I've been told, "Well, she just needs to be stepped on to learn that she shouldn't be there." This statement is not only irrational, but ignorant. Only humans have the capacity for reason. Dogs are not logical thinkers that can think about the consequences before acting.
Because I understand that Roxy can be stubborn, constantly want food and scraps, ideally, I should train her to sit at the kitchen door and wait for instruction. Since she already responds to me when I am telling her to leave the kitchen, this could be a very easy fix, but it's up to me.
Smart As A Lick
Chihuahuas are very intelligent dogs and when they want to learn they will do it quickly and efficiently.
I am continually amazed at how sensitive and alert they are. Their ability to feel the mood of a room, the weather outside, or even my walking habits is uncanny. On top of this, they have a desire all their own to see and do things; they don’t just turn off when you leave the room.
Small as they are, their bodies are affected by cold quite easily. Annie, for example, will not want to go on her walks on cold days. She’ll sit at the top of the stairs and won't come down, but will in fact run back to her heating blanket.
She also recognizes my subtle behavior patterns around the house and knows that I turn to the right every time I reach the top of the stairs or when I walk into my studio, that I’m headed for my chair.
On a deeper level, they can feel tension; they know when I’m upset. If I'm raising my voice, Annie will begin to shake and groan. To this reason, it’s important to keep a calm household so this tension doesn’t manifest into other forms for them.

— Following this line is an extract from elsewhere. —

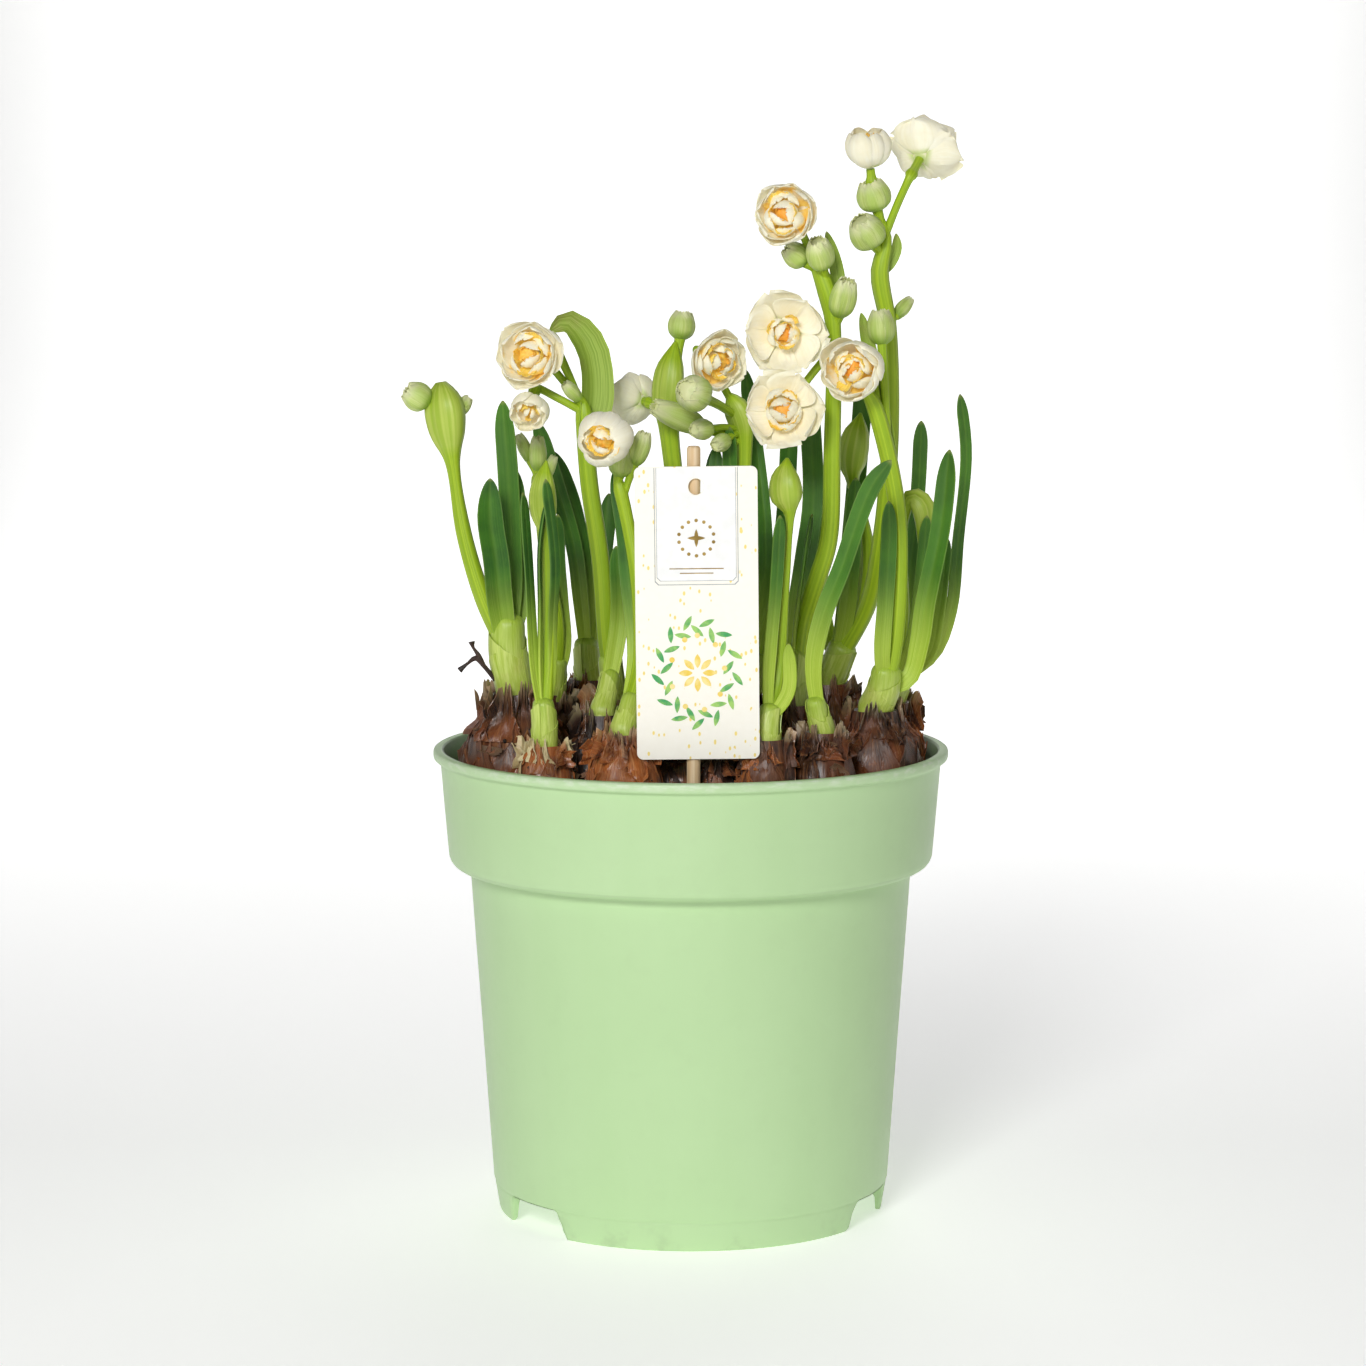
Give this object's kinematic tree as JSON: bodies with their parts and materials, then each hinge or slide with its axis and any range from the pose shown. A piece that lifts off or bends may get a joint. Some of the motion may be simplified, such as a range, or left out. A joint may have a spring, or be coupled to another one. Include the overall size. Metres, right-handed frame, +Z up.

Chihuahuas are thinking dogs, they're constantly alert and ready for more, thus, they need to be mentally stimulated. Walks for this reason are absolutely the best thing for them. Roxy is quite in tune to the words, “let’s go!” and, if these words are spoken, even out of context, you'd better be ready to go.
The good news is, not only are you keeping them happy and healthy, but they are keeping you in check.